> Exercise requirements:
Go through the listing and copy each line with the string "bending".

> Provided data:
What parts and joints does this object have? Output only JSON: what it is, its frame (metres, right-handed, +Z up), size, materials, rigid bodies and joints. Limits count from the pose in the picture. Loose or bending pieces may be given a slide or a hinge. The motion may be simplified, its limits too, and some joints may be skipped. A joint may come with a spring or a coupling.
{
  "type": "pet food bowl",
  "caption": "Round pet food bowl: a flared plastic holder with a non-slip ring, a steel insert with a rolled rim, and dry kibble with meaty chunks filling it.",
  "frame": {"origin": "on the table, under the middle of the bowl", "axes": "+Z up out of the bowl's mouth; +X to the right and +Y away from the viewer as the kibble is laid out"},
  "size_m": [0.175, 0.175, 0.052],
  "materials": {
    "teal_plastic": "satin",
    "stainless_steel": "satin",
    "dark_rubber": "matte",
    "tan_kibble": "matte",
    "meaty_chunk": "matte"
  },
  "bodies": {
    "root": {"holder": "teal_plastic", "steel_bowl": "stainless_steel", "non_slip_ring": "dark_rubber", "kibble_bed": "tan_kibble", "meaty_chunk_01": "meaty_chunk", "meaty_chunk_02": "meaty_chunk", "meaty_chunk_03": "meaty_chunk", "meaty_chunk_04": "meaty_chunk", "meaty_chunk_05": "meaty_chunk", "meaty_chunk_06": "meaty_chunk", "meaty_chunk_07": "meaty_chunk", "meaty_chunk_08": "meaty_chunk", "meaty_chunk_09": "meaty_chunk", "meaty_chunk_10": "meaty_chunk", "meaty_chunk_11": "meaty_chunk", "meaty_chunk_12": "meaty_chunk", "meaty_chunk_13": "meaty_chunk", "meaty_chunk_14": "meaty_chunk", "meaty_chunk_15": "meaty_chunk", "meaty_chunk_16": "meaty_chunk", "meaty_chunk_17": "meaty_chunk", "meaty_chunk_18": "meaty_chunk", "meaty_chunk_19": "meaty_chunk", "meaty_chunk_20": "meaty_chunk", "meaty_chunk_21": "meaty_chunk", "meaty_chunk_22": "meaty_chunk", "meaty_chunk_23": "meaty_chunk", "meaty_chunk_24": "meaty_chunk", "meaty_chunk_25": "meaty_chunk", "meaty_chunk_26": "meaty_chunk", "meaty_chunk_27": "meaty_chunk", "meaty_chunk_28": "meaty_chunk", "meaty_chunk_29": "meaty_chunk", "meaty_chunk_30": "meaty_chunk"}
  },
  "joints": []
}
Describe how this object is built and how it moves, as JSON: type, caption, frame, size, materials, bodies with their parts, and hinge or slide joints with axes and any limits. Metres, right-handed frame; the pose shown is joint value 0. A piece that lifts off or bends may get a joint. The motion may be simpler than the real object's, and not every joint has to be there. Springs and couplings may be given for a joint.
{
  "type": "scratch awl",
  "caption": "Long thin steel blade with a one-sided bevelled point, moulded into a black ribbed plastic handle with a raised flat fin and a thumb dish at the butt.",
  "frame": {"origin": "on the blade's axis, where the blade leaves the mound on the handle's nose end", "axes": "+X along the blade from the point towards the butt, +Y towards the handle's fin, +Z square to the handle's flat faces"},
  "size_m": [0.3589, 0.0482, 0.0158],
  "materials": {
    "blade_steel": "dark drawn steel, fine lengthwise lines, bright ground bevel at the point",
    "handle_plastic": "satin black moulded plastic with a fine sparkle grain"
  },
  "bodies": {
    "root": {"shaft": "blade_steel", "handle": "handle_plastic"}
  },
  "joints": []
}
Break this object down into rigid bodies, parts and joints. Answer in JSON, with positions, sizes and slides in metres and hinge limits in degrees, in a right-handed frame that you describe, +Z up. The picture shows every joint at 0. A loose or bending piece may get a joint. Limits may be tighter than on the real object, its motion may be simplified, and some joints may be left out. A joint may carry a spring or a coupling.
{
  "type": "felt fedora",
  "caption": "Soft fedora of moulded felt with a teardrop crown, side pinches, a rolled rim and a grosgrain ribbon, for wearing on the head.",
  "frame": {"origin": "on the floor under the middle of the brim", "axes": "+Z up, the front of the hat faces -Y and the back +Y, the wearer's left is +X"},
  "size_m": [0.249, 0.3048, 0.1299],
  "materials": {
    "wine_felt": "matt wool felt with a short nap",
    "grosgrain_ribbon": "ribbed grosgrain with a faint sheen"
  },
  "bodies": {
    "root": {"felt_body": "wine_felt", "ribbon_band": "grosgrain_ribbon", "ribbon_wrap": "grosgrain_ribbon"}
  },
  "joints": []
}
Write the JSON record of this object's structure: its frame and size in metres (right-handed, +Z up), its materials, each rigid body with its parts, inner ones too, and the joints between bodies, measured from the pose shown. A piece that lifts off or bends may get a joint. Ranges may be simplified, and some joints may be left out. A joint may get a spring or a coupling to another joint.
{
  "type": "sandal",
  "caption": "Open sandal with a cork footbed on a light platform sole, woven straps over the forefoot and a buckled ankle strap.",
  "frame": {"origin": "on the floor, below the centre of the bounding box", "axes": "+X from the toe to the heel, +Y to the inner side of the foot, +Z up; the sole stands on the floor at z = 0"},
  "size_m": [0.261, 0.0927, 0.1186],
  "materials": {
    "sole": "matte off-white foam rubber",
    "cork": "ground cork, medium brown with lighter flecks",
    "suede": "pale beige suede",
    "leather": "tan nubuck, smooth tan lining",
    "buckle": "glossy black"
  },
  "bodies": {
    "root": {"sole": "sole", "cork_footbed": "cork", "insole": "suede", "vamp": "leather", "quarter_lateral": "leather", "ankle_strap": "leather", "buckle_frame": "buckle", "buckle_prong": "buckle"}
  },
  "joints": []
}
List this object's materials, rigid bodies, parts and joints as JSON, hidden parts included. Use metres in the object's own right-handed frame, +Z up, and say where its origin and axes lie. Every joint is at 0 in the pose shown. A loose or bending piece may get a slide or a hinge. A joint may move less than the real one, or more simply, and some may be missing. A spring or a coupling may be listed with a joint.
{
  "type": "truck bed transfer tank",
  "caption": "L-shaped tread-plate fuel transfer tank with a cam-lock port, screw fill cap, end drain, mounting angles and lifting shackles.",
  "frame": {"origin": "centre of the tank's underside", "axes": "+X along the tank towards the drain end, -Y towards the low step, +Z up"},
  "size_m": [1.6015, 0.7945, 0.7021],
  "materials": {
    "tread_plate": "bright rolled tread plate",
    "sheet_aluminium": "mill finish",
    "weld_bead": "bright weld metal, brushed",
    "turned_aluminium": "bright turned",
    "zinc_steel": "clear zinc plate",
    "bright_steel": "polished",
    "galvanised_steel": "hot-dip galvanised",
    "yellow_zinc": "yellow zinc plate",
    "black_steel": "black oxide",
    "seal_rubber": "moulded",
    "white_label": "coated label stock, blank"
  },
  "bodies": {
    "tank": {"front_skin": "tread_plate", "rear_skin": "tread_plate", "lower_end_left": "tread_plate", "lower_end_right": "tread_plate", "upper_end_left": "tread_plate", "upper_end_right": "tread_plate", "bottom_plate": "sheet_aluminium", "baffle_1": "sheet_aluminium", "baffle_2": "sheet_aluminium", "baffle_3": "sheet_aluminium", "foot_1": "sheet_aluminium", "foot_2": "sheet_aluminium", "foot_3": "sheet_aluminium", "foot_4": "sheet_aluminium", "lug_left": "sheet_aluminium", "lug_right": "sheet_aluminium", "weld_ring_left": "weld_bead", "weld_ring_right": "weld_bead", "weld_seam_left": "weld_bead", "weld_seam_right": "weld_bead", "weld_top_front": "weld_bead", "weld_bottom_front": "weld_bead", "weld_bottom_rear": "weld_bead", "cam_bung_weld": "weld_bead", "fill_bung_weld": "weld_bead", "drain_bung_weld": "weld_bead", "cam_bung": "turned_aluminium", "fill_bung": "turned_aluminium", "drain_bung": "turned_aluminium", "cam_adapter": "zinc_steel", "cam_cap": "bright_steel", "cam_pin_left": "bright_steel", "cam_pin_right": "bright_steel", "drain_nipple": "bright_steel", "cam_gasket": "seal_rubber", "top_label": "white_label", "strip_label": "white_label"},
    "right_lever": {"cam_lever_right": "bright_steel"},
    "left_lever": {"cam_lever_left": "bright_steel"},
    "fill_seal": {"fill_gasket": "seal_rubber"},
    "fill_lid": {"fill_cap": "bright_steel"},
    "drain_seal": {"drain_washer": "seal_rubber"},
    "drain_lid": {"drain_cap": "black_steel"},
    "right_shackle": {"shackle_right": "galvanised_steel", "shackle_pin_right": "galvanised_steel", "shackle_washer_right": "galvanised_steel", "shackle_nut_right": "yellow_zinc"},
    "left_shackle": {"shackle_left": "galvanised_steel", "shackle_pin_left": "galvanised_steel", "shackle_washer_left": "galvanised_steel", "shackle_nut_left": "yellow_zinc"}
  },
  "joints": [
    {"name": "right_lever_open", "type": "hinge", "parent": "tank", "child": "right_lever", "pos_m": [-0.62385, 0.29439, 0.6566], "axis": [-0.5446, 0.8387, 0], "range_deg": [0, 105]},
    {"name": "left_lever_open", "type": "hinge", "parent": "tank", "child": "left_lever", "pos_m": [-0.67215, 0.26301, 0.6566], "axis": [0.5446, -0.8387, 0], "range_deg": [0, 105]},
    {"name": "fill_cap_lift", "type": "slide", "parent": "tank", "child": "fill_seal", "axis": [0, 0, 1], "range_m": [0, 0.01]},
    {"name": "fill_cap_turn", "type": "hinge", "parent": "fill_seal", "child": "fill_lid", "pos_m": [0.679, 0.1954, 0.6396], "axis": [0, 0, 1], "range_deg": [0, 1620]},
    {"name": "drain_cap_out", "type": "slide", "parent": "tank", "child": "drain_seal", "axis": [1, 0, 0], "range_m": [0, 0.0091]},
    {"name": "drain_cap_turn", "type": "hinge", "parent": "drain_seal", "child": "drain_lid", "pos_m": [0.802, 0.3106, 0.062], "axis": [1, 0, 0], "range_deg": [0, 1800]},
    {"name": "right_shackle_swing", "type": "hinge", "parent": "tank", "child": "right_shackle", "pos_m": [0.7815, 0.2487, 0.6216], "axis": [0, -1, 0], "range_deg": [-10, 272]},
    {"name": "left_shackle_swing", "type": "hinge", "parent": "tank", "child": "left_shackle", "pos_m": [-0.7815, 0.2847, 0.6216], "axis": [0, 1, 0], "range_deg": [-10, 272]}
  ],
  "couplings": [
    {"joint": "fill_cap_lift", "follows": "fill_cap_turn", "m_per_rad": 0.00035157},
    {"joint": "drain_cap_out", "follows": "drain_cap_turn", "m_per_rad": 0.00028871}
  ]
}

> Solution to this problem:
What parts and joints does this object have? Output only JSON: what it is, its frame (metres, right-handed, +Z up), size, materials, rigid bodies and joints. Limits count from the pose in the picture. Loose or bending pieces may be given a slide or a hinge. The motion may be simplified, its limits too, and some joints may be skipped. A joint may come with a spring or a coupling.
Break this object down into rigid bodies, parts and joints. Answer in JSON, with positions, sizes and slides in metres and hinge limits in degrees, in a right-handed frame that you describe, +Z up. The picture shows every joint at 0. A loose or bending piece may get a joint. Limits may be tighter than on the real object, its motion may be simplified, and some joints may be left out. A joint may carry a spring or a coupling.
List this object's materials, rigid bodies, parts and joints as JSON, hidden parts included. Use metres in the object's own right-handed frame, +Z up, and say where its origin and axes lie. Every joint is at 0 in the pose shown. A loose or bending piece may get a slide or a hinge. A joint may move less than the real one, or more simply, and some may be missing. A spring or a coupling may be listed with a joint.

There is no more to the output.